Stored items
* Begin *
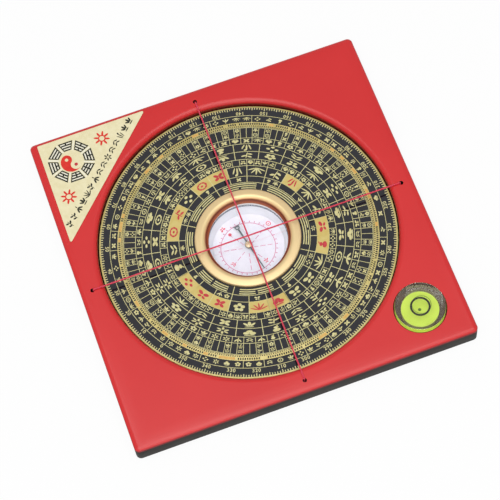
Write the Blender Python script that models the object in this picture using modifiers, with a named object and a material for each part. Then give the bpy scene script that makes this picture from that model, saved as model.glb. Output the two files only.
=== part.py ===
"""A feng shui compass: a lacquered square board, a turning dial with a compass capsule at its middle,
a bullseye level and two crossed threads. Blender 4.5, metres, +Z up.

The origin is on the underside, under the middle of the board. +Y points to the side with the label.
"""

import math

import bmesh
import bpy

# Clearances that the whole object shares
GLUE_GAP = 0.0001
RUN_GAP = 0.0003
CUT_OVERRUN = 0.001
WELD = 0.000001

# The square block and its panel. The rim is the least width of board beside the well.
BOARD_RIM = 0.00785
BOARD_CORNER_R = 0.0016
WELL_FLOOR = 0.0012
PANEL_THICK = 0.0010
PANEL_CROWN = 0.0007
PANEL_CORNER_R = 0.0001
LIP_R = 0.0007

# The dial
DIAL_R = 0.0468
DIAL_DISC_THICK = 0.0031
DISC_CHAMFER = 0.0003
WELL_CLEARANCE = 0.00035
FACE_THICK = 0.0002
FACE_RIM_DEPTH = 0.0012

# The bezel, whose window shows the capsule and a little beside it
BEZEL_REVEAL = 0.00021
BEZEL_WIDTH = 0.00342
BEZEL_RISE = 0.0013
BEZEL_INNER_RISE = 0.0005

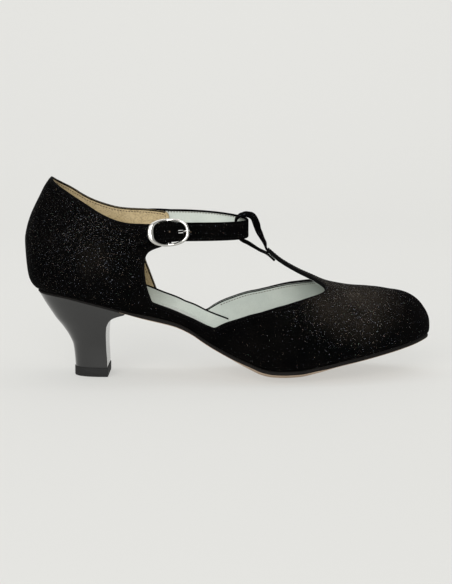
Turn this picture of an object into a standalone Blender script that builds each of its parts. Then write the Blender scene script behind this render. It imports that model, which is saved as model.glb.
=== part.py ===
"""A ballroom dance shoe for the right foot: T-bar vamp, ankle strap with a centre-bar buckle, and a spool heel.

Metres, +Z up, toe towards +X, inner (arch) side of the foot towards +Y.
The origin is the centre of the top lift's flat underside, on the floor.
"""
import math
from functools import lru_cache

import bmesh
import bpy
from mathutils import Vector

MM = 0.001

# Driving sizes of the last
SHOE_LENGTH = 240 * MM
BALL_WIDTH = 75 * MM
HEEL_HEIGHT = 50 * MM
TOE_SPRING = 21 * MM
LAST_RISE = 80 * MM
COUNTER_BULGE = 8.5 * MM
BALL_CROWN = 5.2 * MM

# Walls and plates
UPPER_WALL = 1.6 * MM
VAMP_LAP = 0.5 * MM
SOLE_THICKNESS = 2.2 * MM
SEAT_THICKNESS = 1.2 * MM
SKIVE_LENGTH = 15 * MM
SOLE_MARGIN = 0.8 * MM
INSOLE_THICKNESS = 1.8 * MM
GAP = 0.3 * MM
FOOT_GAP = 0.4 * MM

# Heel and its tip
HEEL_SEAT_LENGTH = 52 * MM
HEEL_TIP_LENGTH = 19.8 * MM
HEEL_TIP_WIDTH = 25 * MM
HEEL_TIP_SETBACK = 20.8 * MM
LIFT_HEIGHT = 5.6 * MM
LIFT_OVERHANG = 0.35 * MM
LIFT_BEVEL = 0.5 * MM

# Ankle strap, T-bar loop and buckle
STRAP_WIDTH = 10.8 * MM
STRAP_THICKNESS = 1.4 * MM
APEX_BACK = 11.8 * MM
APEX_SIDE = 1.3 * MM
APEX_RISE = 13.0 * MM
STRAP_NOSE = 0.4 * MM
LOOP_WIDTH = 9 * MM
LOOP_THICKNESS = 1.3 * MM
LOOP_ARCH = 2.6 * MM
BUCKLE_LENGTH = 24 * MM
BUCKLE_WIDTH = 16.0 * MM
BUCKLE_WIRE = 1.8 * MM
BUCKLE_BAR = 1.2 * MM
PRONG_THICKNESS = 1.1 * MM
TAB_THICKNESS = 0.7 * MM

# A row for each station of the last, from the back of the heel to the tip of the toe.
# along, crest: shares of SHOE_LENGTH, at the sole's edge and on the ridge above it
# outer, inner: half widths of the sole, shares of BALL_WIDTH; swing: the middle line, share of BALL_WIDTH
# rise: height of the ridge over the sole, share of LAST_RISE; round: exponent of the section's curve
# bulge: how far the wall leans out, share of COUNTER_BULGE; span: height of that bulge, share of LAST_RISE
# crown: how far the sole's edge lies above its middle, share of BALL_CROWN
STATION_COLUMNS = ("along", "outer", "inner", "swing", "crest", "rise", "round", "bulge", "span", "crown")
STATIONS = (
    (0.035, 0.000, 0.000, 0.000, 0.192, 1.003, 4.0, 1.00, 0.70, 0.00),
    (0.044, 0.120, 0.120, 0.000, 0.194, 1.004, 4.0, 0.96, 0.70, 0.00),
    (0.067, 0.220, 0.220, 0.000, 0.200, 1.008, 4.0, 0.80, 0.69, 0.00),
    (0.108, 0.291, 0.291, 0.000, 0.213, 1.016, 4.0, 0.60, 0.67, 0.00),
    (0.167, 0.328, 0.328, 0.000, 0.233, 1.031, 4.0, 0.46, 0.66, 0.00),
    (0.229, 0.341, 0.334, 0.000, 0.263, 1.050, 4.0, 0.40, 0.64, 0.00),
    (0.300, 0.339, 0.302, 0.000, 0.308, 1.081, 3.8, 0.36, 0.60, 0.12),
    (0.375, 0.352, 0.275, 0.000, 0.375, 1.076, 3.4, 0.23, 0.50, 0.30),
    (0.446, 0.387, 0.288, 0.000, 0.446, 1.055, 3.0, 0.19, 0.40, 0.40),
    (0.513, 0.437, 0.347, 0.007, 0.513, 1.005, 2.7, 0.19, 0.35, 0.65),
    (0.575, 0.475, 0.427, 0.020, 0.575, 0.945, 2.5, 0.21, 0.33, 0.92),
    (0.633, 0.491, 0.493, 0.033, 0.633, 0.822, 2.35, 0.23, 0.33, 1.00),
    (0.692, 0.477, 0.528, 0.051, 0.692, 0.713, 2.25, 0.23, 0.33, 1.02),
    (0.754, 0.435, 0.520, 0.067, 0.750, 0.598, 2.2, 0.23, 0.30, 0.82),
    (0.817, 0.368, 0.488, 0.083, 0.800, 0.526, 2.2, 0.22, 0.27, 0.56),
    (0.875, 0.285, 0.435, 0.096, 0.841, 0.484, 2.25, 0.22, 0.25, 0.38),
    (0.925, 0.190, 0.365, 0.104, 0.866, 0.455, 2.35, 0.20, 0.23, 0.24),
    (0.969, 0.067, 0.277, 0.107, 0.884, 0.428, 2.5, 0.17, 0.20, 0.10),
    (0.998, -0.107, 0.107, 0.107, 0.884, 0.428, 2.6, 0.16, 0.20, 0.00),
)

# How the wall leans out over its foot: height as a share of the bulge's span, lean as a share of the bulge
LEAN = (
    (0.000, 0.00),
    (0.016, 0.27),
    (0.080, 0.62),
    (0.145, 0.77),
    (0.270, 0.88),
    (0.390, 0.95),
    (0.530, 1.00),
    (0.650, 0.90),
    (0.780, 0.70),
    (0.900, 0.46),
    (1.000, 0.29),
    (1.120, 0.20),
    (1.400, 0.00),
)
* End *
Exercise prompt — How many of the lines above contain the string "saved"? Give the number only.

Answer for this exercise — 2